Even if we’re far down a certain path, maybe the wrong path, there is always something we can do to change our trajectory and start following our own. It’s not easy, but it’s worth it.
Because what’s the alternative?
To live a life wondering, questioning yourself, and in regret?
That doesn’t sound like the life many of us want to create. Yet, for many, it’s their current reality.
I reiterate: just because it’s your current reality doesn’t mean you don’t have the power to change it.
Sure, it won’t happen overnight. But one small action today can start to make a difference. Often, starting is the biggest challenge.
Comfort vs. Change: The Brule That Keeps You Stuck
Why?
Because change is hard. It’s easier to stay the same than to change.
It’s easier to stick with what you know, even if it means discomfort, unhappiness, and pain, rather than change and embrace the unknown.
What we don’t always recognise is that both are choices. Each has a series of outcomes that ultimately become our reality.
Discovering Your Core Values as an Antidote to Brules
The best way I’ve found to navigate this is to know our values. Not society’s values. Not our best friend’s values. Not our mother’s values. Our values.
Our values are our internal compass for navigating the world. They help us make choices and decisions.
Unfortunately, many people don’t consciously know their values because they’ve never been asked or have never thought about it. As I mentioned earlier, most of the time, we blindly navigate the world, accepting other people’s values, belief systems, narratives, and ideologies without ever questioning them, and without doing the inner work to discover our own.
So no wonder we get to 30, 40, 45, or older and start questioning: What the fck have I been doing?!*
No wonder the quarter-life crisis has become the new mid-life crisis, because many of us aren’t living our true paths, instead merely accepting society’s Brules and false narratives, which leave us feeling empty, lost, depressed, and confused.
Designing a Life That’s True to You
The antidote?
Realise that there is no universal law stating that any of us has to do or achieve anything by a certain age. Instead, our lives are our lives, our playground. We have the choice to create our lives by design.
Yes, we all come from different backgrounds and cultures, which play a role in our trajectory, but they aren’t the whole truth, and they don’t define us.
Who we choose to be, how we choose to live, and whether we follow our true path is what ends up defining us, not whether we follow a Brule that’s no longer relevant today.
So, what does all of this mean?
In simple terms:
Become clear on your core values and live as authentically and as true to yourself as possible, despite all the noise and distractions of the modern world.

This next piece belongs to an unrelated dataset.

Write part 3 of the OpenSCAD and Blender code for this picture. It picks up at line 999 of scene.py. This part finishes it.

I know this is easier said than done, which is why I’m a huge advocate of personal growth and spiritual practice. In my experience, they are the gateway to blocking out the noise and doing the inner work required to live true to ourselves and follow our own path.
Age Is Just a Number, Living Beyond Society’s Timelines
Turning the big 3-0 has made me realise and internalise this even more. When I block out the external noise, it doesn’t bother me. When I let society’s outdated narratives in, it does.

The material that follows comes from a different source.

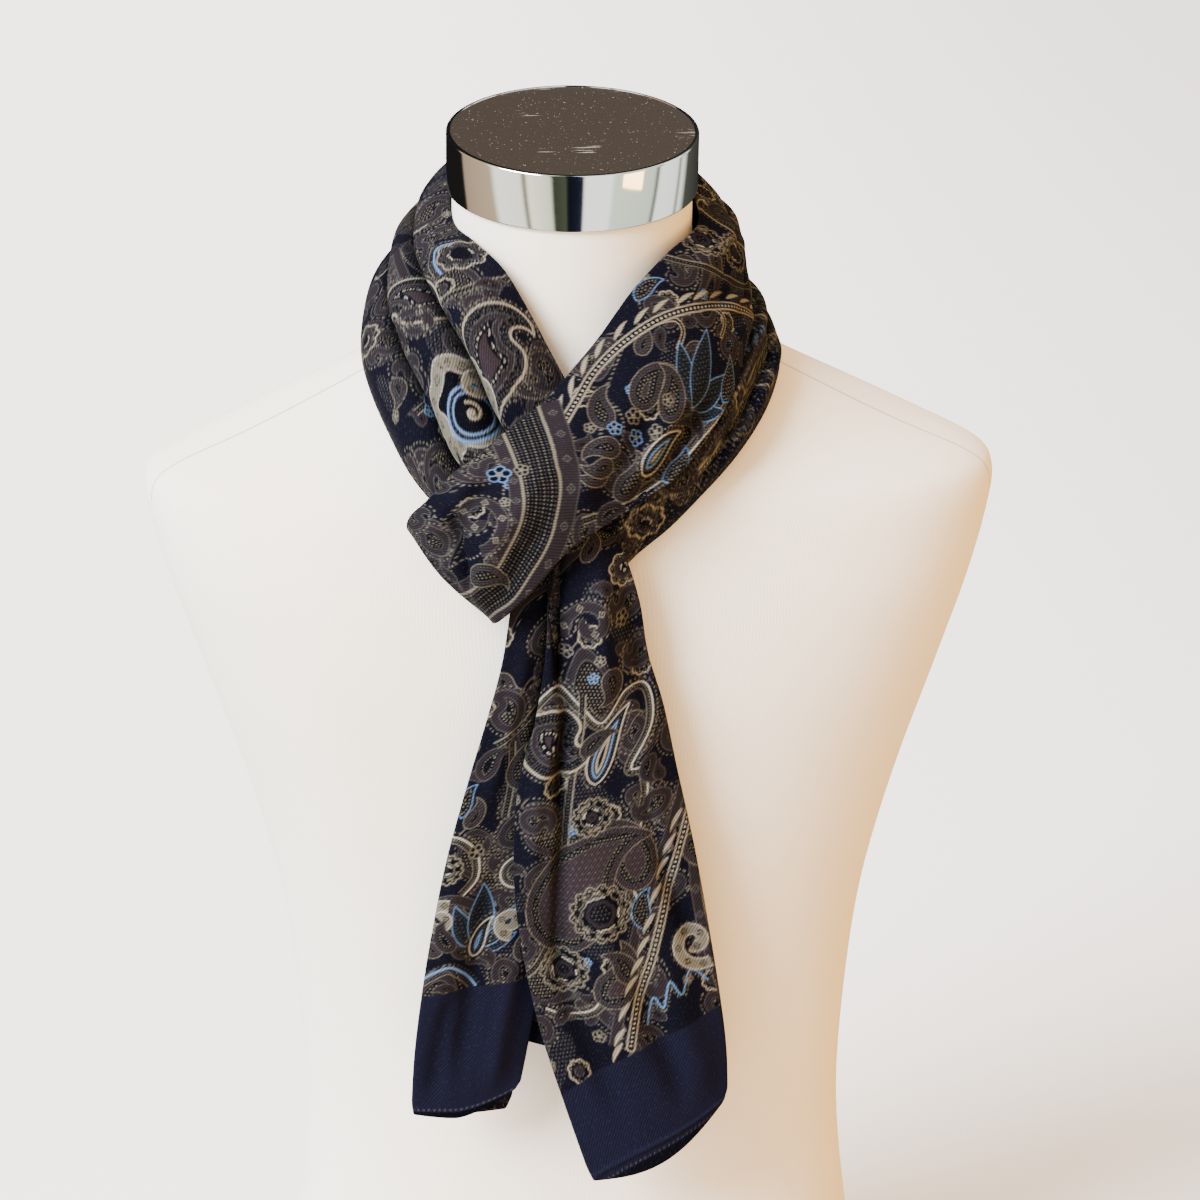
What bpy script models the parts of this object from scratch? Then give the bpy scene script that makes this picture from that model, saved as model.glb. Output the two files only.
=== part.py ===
"""A printed wool scarf, knotted round a limbless dress form with a metal neck cap.

Sizes are in millimetres and turn to metres when a mesh is made. X runs to the
viewer's right, -Y faces the viewer, and Z is up from the form's flat base.
"""
import math

import bmesh
import bpy
import numpy as np
from mathutils import Matrix, Vector

MM = 0.001
CLOTH_WALL = 1.2         # wall of every stretch of cloth
TURN_RADIUS = 1.6        # half of the thickness of a folded edge
TURN_FLAP = 5.0          # cloth turned under at a folded edge
TURN_STEPS = 4           # facets round a folded edge
PLEAT_HEIGHT = 4.5       # how far a pleat of the collar stands above its valleys

# ---- dress form ----
FORM_STEPS_ROUND = 44
FORM_STEPS_UP = 30
NECK_TILT = math.radians(10.0)

# Level sections of the form, from the base to the top of the neck. "square" is the
# power of the rounded outline: 2 is an ellipse, less is pointed at the shoulders.
# "tilt" is the share of the neck's lean that the section has.
FORM_COLUMNS = ("z", "half_width", "front", "back", "square", "tilt")
FORM_SECTIONS = (
    (0.0, 161.0, -104.0, 106.0, 2.3, 0.0),
    (60.0, 155.0, -101.0, 104.0, 2.3, 0.0),
    (120.0, 147.5, -97.0, 95.0, 2.3, 0.0),
    (170.0, 145.0, -96.0, 89.0, 2.3, 0.0),
    (235.0, 149.5, -100.0, 90.0, 2.3, 0.0),
    (290.0, 157.5, -106.0, 96.0, 2.4, 0.0),
    (350.0, 173.5, -113.0, 105.0, 2.5, 0.0),
    (410.0, 194.0, -117.0, 112.0, 2.6, 0.0),
    (455.0, 210.0, -114.5, 113.0, 2.6, 0.0),
    (488.0, 220.0, -109.0, 109.0, 2.4, 0.0),
    (508.0, 223.0, -104.0, 105.0, 2.2, 0.0),
    (520.0, 215.0, -101.0, 101.0, 1.9, 0.0),
    (536.0, 186.0, -97.0, 96.0, 1.6, 0.0),
    (554.0, 150.0, -93.0, 89.0, 1.5, 0.0),
    (572.0, 112.0, -88.0, 80.0, 1.6, 0.1),
    (588.0, 84.0, -84.0, 69.0, 1.8, 0.3),
    (604.0, 69.0, -83.0, 57.0, 1.95, 0.6),
    (626.0, 62.5, -83.0, 46.0, 2.0, 1.0),
    (662.6, 61.5, -84.2, 38.8, 2.0, 1.0),
)

# ---- neck cap ----
CAP_RADIUS = 64.5
CAP_HEIGHT = 30.5
CAP_TOP = (0.0, -28.0, 693.0)
CAP_ROUNDING = 1.2
CAP_SIDES = 60

# ---- scarf ----
# Each table has a row for each section of a stretch. A section runs from the edge a
# to the edge b. Its middle stands out from that line by "rise", and lies "bow"
# further along the stretch than its edges do.
NECK_MIDDLE = (0.0, -25.0, 560.0)   # each stretch faces away from this point
SECTION_COLUMNS = ("ax", "ay", "az", "bx", "by", "bz", "rise", "bow")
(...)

So I block them out as best I can and remember that age is just a number. I feel the same at 30 as I did at 20, 21, and 22; you get the point.
And surely, that’s what matters: how we feel, our experience of life itself, and whether we are growing on our own true path.

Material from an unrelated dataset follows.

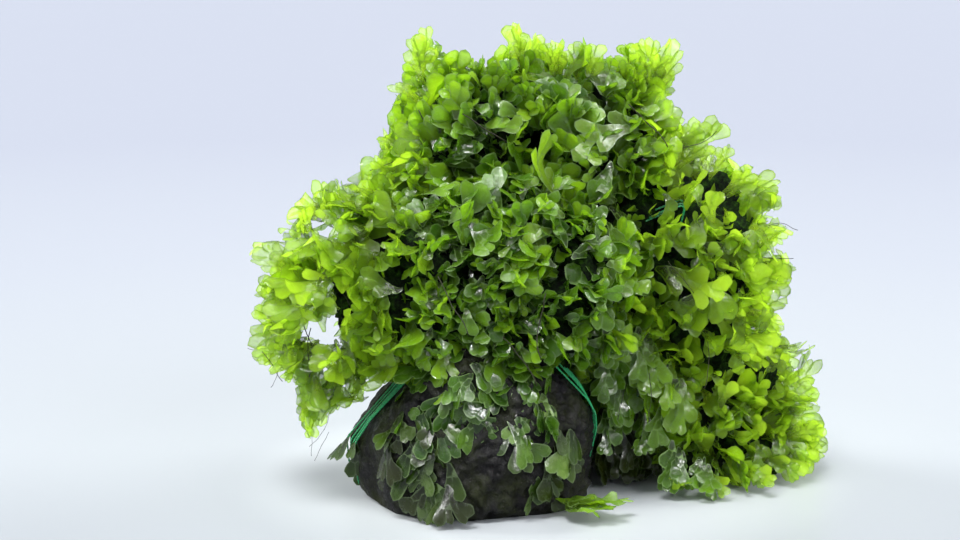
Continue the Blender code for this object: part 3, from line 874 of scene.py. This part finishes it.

Remember: Your life is your life. Follow your own true path, not anyone else’s.
Key Takeaways on Breaking Society’s Brules
- The Pressure of 30 is a Myth: Society often pushes a narrative that you need a specific job, a house, and a family by 30. This creates immense stress based on outdated expectations, or “Brules” (Bullshit Rules), not your actual age.
- Outdated Rules Persist: Many societal expectations are inherited from previous generations when life circumstances, like life expectancy, were vastly different. We often follow them without questioning if they still make sense today.
- Unquestioned Beliefs Limit You: Blindly accepting societal norms without asking if they align with your personal truth can lead you down a path that isn’t your own, often out of fear of being different.
- It’s Never Too Late for a New Path: You always have the power to change your direction. Starting might be the hardest part, but taking one small action today is better than living with the regret of not following your true calling.
- Your Values are Your Compass: The most effective way to counteract societal pressure is to identify your own core values. They act as an internal guide, helping you make decisions that are authentic to you, not to others.
- Design a Life True to You: Your background doesn’t have to define your future. You have the choice to design a life based on what truly matters to you, creating your own timeline for success and happiness.
FAQs for Breaking Society’s Brules
What are “Brules” and why are they a problem?
“Brules” is a term for “Bullshit Rules,” which are the outdated societal expectations and beliefs we are often pressured to follow. They can be a problem because they may not align with your personal values or modern life, causing stress and leading you down a path that isn’t truly yours.
Why does turning 30 feel so stressful for many people?
The stress of turning 30 often comes from the societal pressure to have achieved certain milestones, like a specific career, marriage, or home ownership. It’s not the number itself but the weight of these external expectations that can cause anxiety and feelings of inadequacy.
Is it really possible to change my life if I feel I’m on the wrong path?
Yes, it is never too late to change your trajectory. While it requires courage to step into the unknown, the alternative is often a life of regret. Starting with one small, intentional action today can begin to shift your entire future a more fulfilling path.
How can I start living a life that is more authentic to me?
A great first step is to discover your core values. When you understand what is most important to you, you can use those values as a compass to make decisions. This inner work helps you block out external noise and follow your own path.
What if my personal timeline doesn’t match my friends’ or family’s?
That’s perfectly okay. Everyone is on their own unique process, and there is no universal deadline for achievements. Comparing your path to someone else’s is unhelpful. The most important thing is how you feel and whether you are growing in a way that feels true to you.